Above, you can see all the visualizations I created. For the first two tabs, which are a heatmap and a treemap, it is easy to see just how much funding New York City and its adjacent areas receive in funding. In many ways this makes sense, since there is so much different art and culture happening, and many hundreds of organizations exist. But, New York and surrounding areas are not getting the largest average grants, as you can see on the following tab ("Average grant by county"). Instead Steuben county has the highest average grant at $37,483 while New York receives an average of $16,623.

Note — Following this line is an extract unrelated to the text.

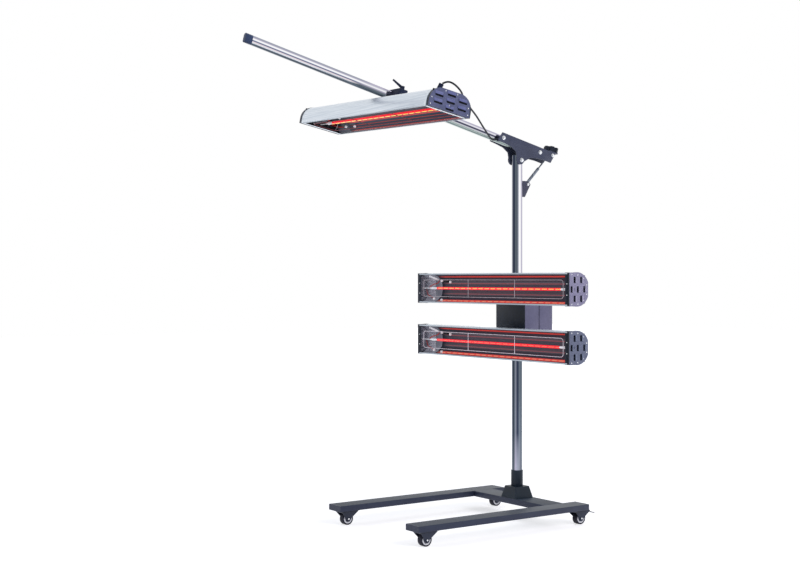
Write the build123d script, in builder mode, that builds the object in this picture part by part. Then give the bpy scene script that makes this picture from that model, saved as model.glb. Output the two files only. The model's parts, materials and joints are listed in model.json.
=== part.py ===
"""Mobile infrared paint curing lamp: a low U-shaped base on four casters, a chrome column, a sliding
carriage with two lamp heads and the control box, and a tilting boom that carries the third head.

Millimetres, +Z up. The legs, the lamp mouths and the boom all point to -Y.
"""

import os
from math import cos, radians, sin, tan

from build123d import *

os.makedirs("parts", exist_ok=True)

# Shared fits
running_fit = 0.08  # radial clearance of a turning pin or a sliding tube
body_gap = 0.3  # air between two pieces that move past each other
column_air = 5.0  # around the column where it passes the carriage cover

# Column
column_diameter = 50.0
column_wall = 2.0
pivot_height = 1687.6  # boom pivot above the floor
column_above_pivot = 24.0
column_cap_thickness = 3.0
column_plug_length = 54.0

# Base frame of flat rectangular tube
deck_height = 95.5
beam_height = 27.0
leg_width = 96.0
leg_spacing = 606.0  # between the two legs' centre lines
leg_reach_front = 830.0  # ahead of the column
leg_reach_rear = 134.0
beam_wall = 2.5
beam_corner = 3.0
crossbar_depth = 116.0
crossbar_setback = 2.0
plug_flange = 3.0
plug_depth = 18.0
plug_fit = 0.2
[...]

You can also see funding per year, where - no surprise - New York and Brooklyn are much higher than every other county. I created a separate graph without the two counties so it would be easier to see how other counties stack up against each other. Overall, funding is going down.

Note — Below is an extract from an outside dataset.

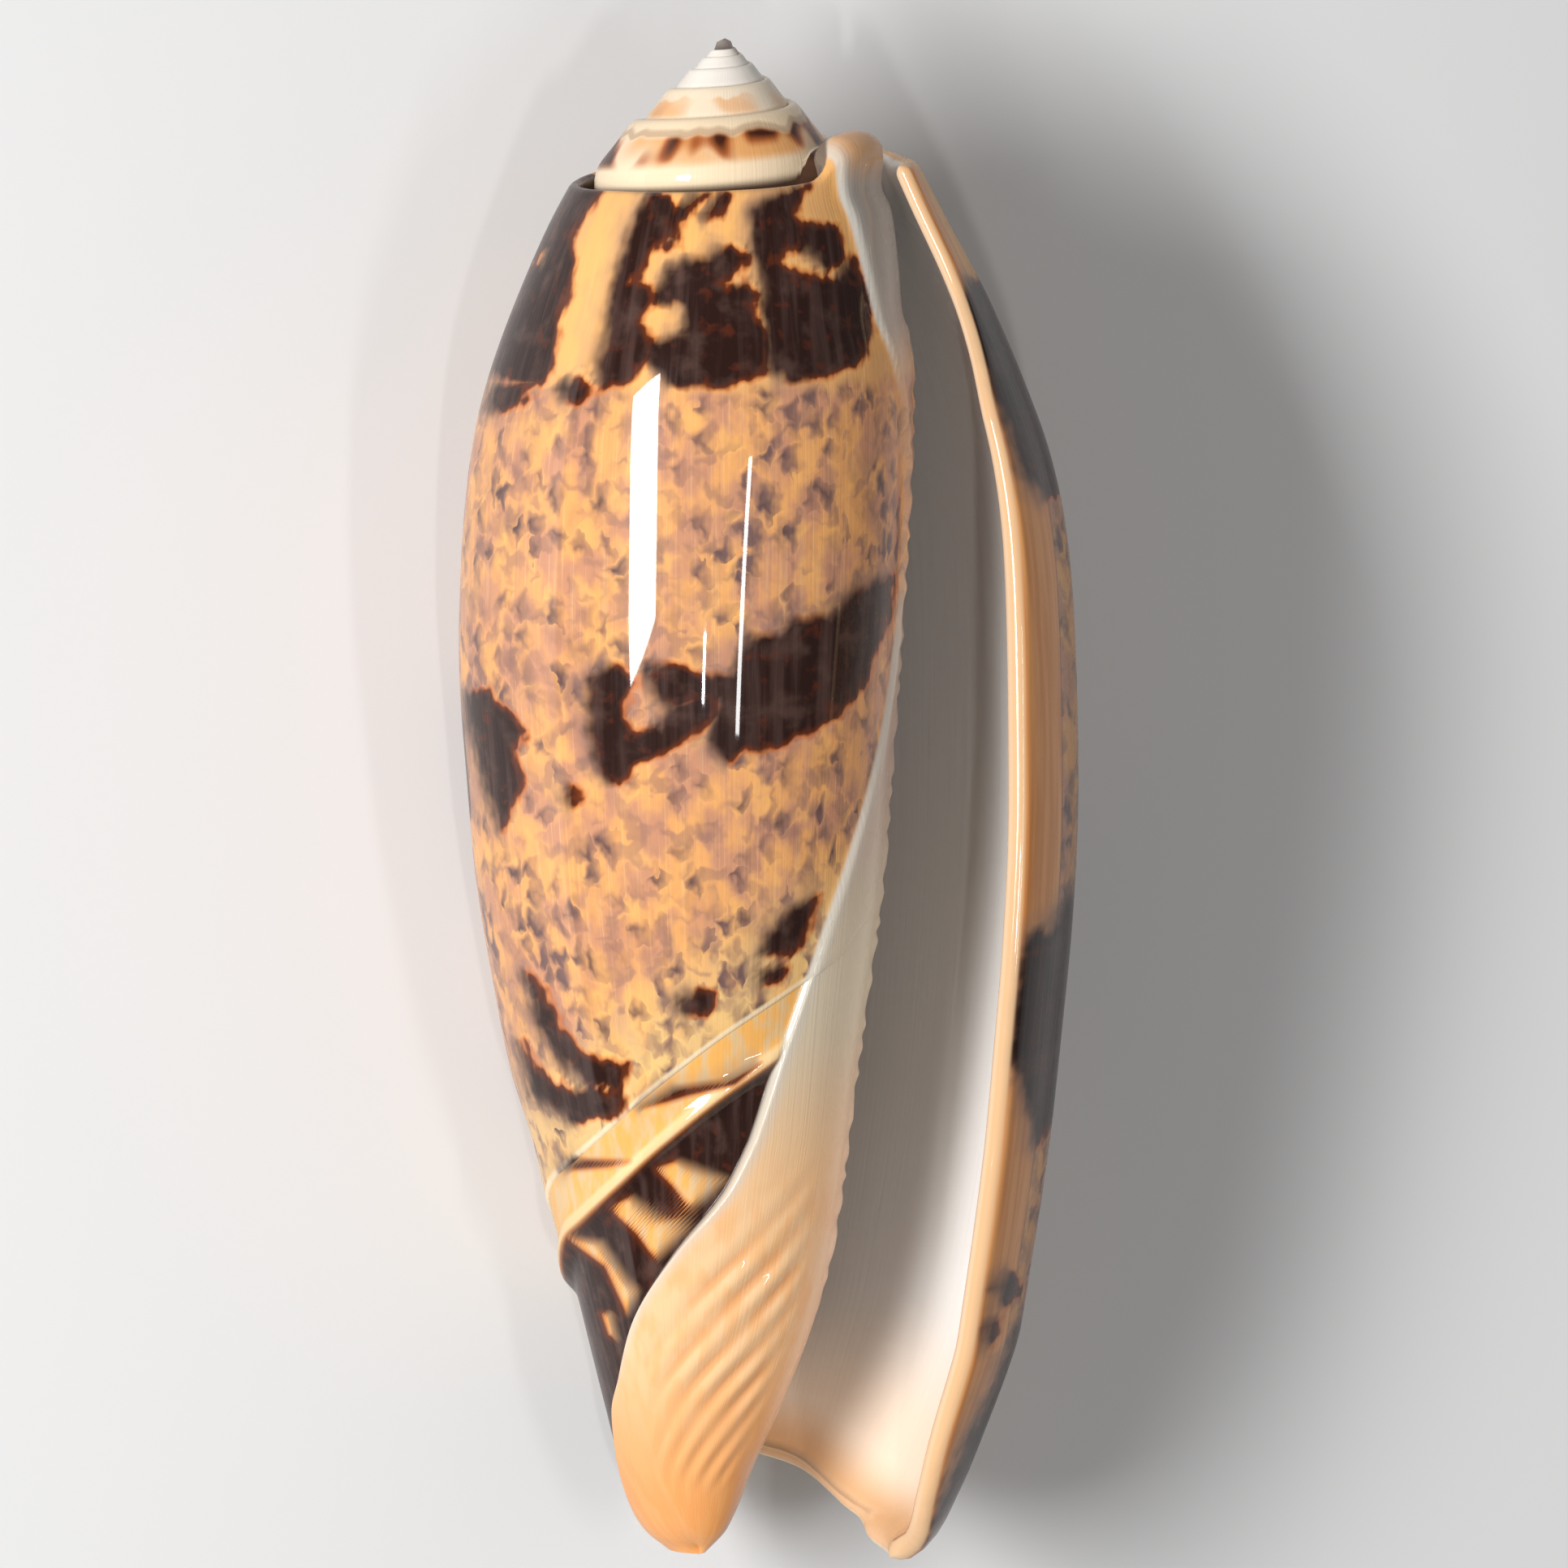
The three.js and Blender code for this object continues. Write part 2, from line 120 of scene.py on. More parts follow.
def bump(x, start, full, fading, end):
    """One between the two middle values, falling to nothing at the outer two."""
    return smoothstep(x, start, full) * (1 - smoothstep(x, fading, end))


def through(points):
    """A smooth curve through given points, level outside them."""
    xs, ys = np.array(points, float).T
    after = np.minimum(np.arange(len(xs)) + 1, len(xs) - 1)
    before = np.maximum(np.arange(len(xs)) - 1, 0)
    slope = (ys[after] - ys[before]) / (xs[after] - xs[before])

    def curve(x):
        t = np.clip(x, xs[0], xs[-1])
        i = np.clip(np.searchsorted(xs, t) - 1, 0, len(xs) - 2)
        w = xs[i + 1] - xs[i]
        u = (t - xs[i]) / w
        u2, u3 = u * u, u * u * u
        return (
            (2 * u3 - 3 * u2 + 1) * ys[i]
            + (u3 - 2 * u2 + u) * w * slope[i]
            + (3 * u2 - 2 * u3) * ys[i + 1]
            + (u3 - u2) * w * slope[i + 1]
        )

    return curve


parietal_side = through([
    (5, 8.9), (6, 8.8), (7.4, 8.5), (8.4, 8.55), (9.4, 9), (12.5, 9.4), (15, 9.6), (17, 10.1),
    (22.4, 10.1), (29.6, 9.7), (38.7, 9.05), (47.8, 8.3), (56.9, 7.05), (66, 5.9), (70.5, 4.9),
    (75.5, 3.05), (79, 1.45), (82.8, -0.15), (84.3, -1.5),
])
left_side = through([
    (4, 6), (7.9, 8.55), (11, 10.2), (16.5, 12.5), (20.5, 13.75), (24.6, 14.45), (30, 14.85),
    (35.5, 14.9), (41, 14.5), (46.5, 14), (52, 13.1), (57.4, 12), (61.5, 10.7), (65.5, 9.75),
    (72.4, 7.9), (76.5, 6.7), (79.2, 5.8), (82, 4.4), (83.4, 3.2), (84.3, 1.5),
])
right_side = through([
    (4, 9.3), (6.6, 10.7), (9.3, 12.1), (13.7, 14.5), (16.5, 15.8), (19.5, 17.05), (22.5, 18.15),
    (26, 19), (30, 19.5), (36, 19.8), (43, 19.87), (49, 19.55), (53.3, 19.15), (61.5, 18.25),
    (69.6, 17), (72.4, 16.45), (77.8, 14.45), (80.5, 13.3), (83.3, 11.75), (85, 9.6),
])
centre_shift = through([(60, 0), (70, -0.8), (76, -1.6), (80, -1.9), (84.3, -1.5)])
rim_depth = through([
    (-200, 9), (-60, 8.6), (-20, 8.8), (0, 7.5), (8, 5.8), (15, 4.9), (35, 4.9), (42, 5.5),
    (48, 6.8), (54, 7.3), (90, 7.6), (135, 7.8), (180, 7.9), (225, 7.4), (270, 6.8), (300, 6.4),
    (340, 6.4), (391, 6.6),
])
edge_depth = through([
    (-200, 48.5), (30, 49.2), (60, 51.2), (87, 53.8), (109, 56.6), (131, 59.6), (150, 61.7),
    (166, 63), (200, 66.2), (230, 70.3), (262, 76.2), (285, 79.8), (305, 81.2), (322, 83.2),
    (345, 84.7), (391, 84.8),
])
lip_turn = through([
    (4, 374), (7, 378), (11, 380), (16, 384), (20, 388), (30, 391), (45, 392), (70, 392),
    (76, 391), (80, 387), (83, 379), (84.4, 370), (85, 364),
])
cavity_end = through([(12, 200), (60, 200), (70, 250), (78, 285), (81, 265), (84.3, 240)])
callus_edge = through([
    (5, 46), (9, 43), (13, 38), (16, 33), (20, 24), (25, 14), (30, 15), (34, 22), (38.7, 32),
    (47.2, 54), (53.8, 68), (62.4, 87), (66.4, 109), (70.2, 131), (74, 150), (76, 166),
    (78.5, 180), (81, 198), (84, 222),
])
fasciole_depth = through([
    (8, 47), (60, 51.2), (87, 53.8), (109, 56.6), (131, 59.6), (150, 61.7), (166, 63),
    (200, 66.2), (240, 66), (330, 50), (368, 47),
])


def whorl_radius(turn, depth):
    """Radius of the growing whorl, smooth over the turns."""
    shift = centre_shift(depth)
    inner = np.maximum(parietal_side(depth) - shift, 0.05)
    left = np.maximum(left_side(depth) + shift, 0.05)
    right = right_side(depth) - shift
    past_lip = right + GROWTH_PAST_LIP * (right - left)
    knots = np.stack([
        INNER_WHORLS[0] * inner, INNER_WHORLS[1] * inner, inner, left, right, past_lip, right,
    ])
    # One knot to each half turn, with the third at turn 0
    place = np.clip(turn / 180 + 2, 1, 4 - 1e-6)
    i = np.floor(place).astype(int)
    u = place - i
    p0, p1, p2, p3 = (np.take_along_axis(knots, (i + k)[None], 0)[0] for k in (-1, 0, 1, 2))
    radius = p1 + 0.5 * u * (
        p2 - p0 + u * (2 * p0 - 5 * p1 + 4 * p2 - p3 + u * (3 * (p1 - p2) + p3 - p0))
    )
    back = np.maximum(0, np.cos(np.radians(turn - BACK_TURN)))
    return radius * (1 - BACK_FLATTENING * back * back)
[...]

By program, funding is also going down in recent years. However, state and local partnership funding from the council takes a steep rise in 2007, and has remained the top funding option from the council since then - it is also on the rise after several year of drop off.

What else do you see that is interesting?

Sunday, November 2, 2014

National Park Service Visitor Statistics

I love national parks, so I thought it would be fun to look at visitor use statistics as well as the number of parks per state. At first glance, the details that stand out most are that California has both a large number of national park sites compared to all other states, and it also get a relatively large number of visitors. This is compared to Alaska, which has a large number of national park sites, but relatively low number of visitors. North Carolina seems to be the other state that has a higher number of visitors on average versus the number of national park sites.

One key note is that since some NPS sites exist in multiple states, I needed to make a decision about which state to limit the park to. This artificially increases or reduces the actual number of parks per state, though only by one plus or minus. All data is from NPS.gov.